Ricorderete altresì che alla base del conflitto siriano c’era - tra l’altro - la questione della competizione tra gasdotti che peraltro pescavano dallo stesso pozzo (il più grande del mondo) che si trova sotto il Golfo, quello qatariota e quello iraniano.

Per via di questo “condominio” estrattivo i rapporti tra Qatarioti e Iraniani sono cordiali (anche se poi si fanno guerra per procura in Siria) e il fondo del Qatar ha rilevato mesi fa una quota di minoranza della Rosneft russa. Il Qatar ospita anche il comando USA dell’area, fu tra gli attivi sovvertitori di Gheddafi in Libia ed oggi parteggia per Serraj contro Haftar (appoggiato da Egiziani ed Emiratini).
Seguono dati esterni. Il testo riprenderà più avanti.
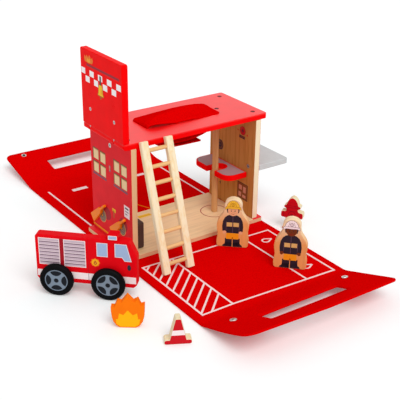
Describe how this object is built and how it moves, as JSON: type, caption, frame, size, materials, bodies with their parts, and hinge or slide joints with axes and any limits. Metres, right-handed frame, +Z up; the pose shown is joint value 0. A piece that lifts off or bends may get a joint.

Il fatto del giorno, che segue la recente kermesse di Riad con la solenne imposizione delle mani sul mondo di re Salman ed al-Sisi uniti da Trump, sembra dire una cosa ben precisa: nell’area non c’è posto per nessun altro che non si schieri dalla parte capitanata da USA- Arabia Saudita.

I Fratelli musulmani e l’eterodirezione di al-Qa’ida vanno abbandonate, quindi Hamas. Ogni intromissione sciita (Hezbollah) e lo stesso Hamas, non debbono più infastidire Tel Aviv. Deve esser stato firmato un patto d’acciaio su qualche progetto petrolifero di cui non conosciamo i termini ma che sembrerebbe voler mettere in ginocchio il Qatar, quindi dare per persa o pareggiata la faccenda in Siria ed al suo posto, voler pensare a pipeline che passino in Arabia Saudita e poi o in Giordania-Israele o Egitto-Sinai per sboccare nel Mediterraneo."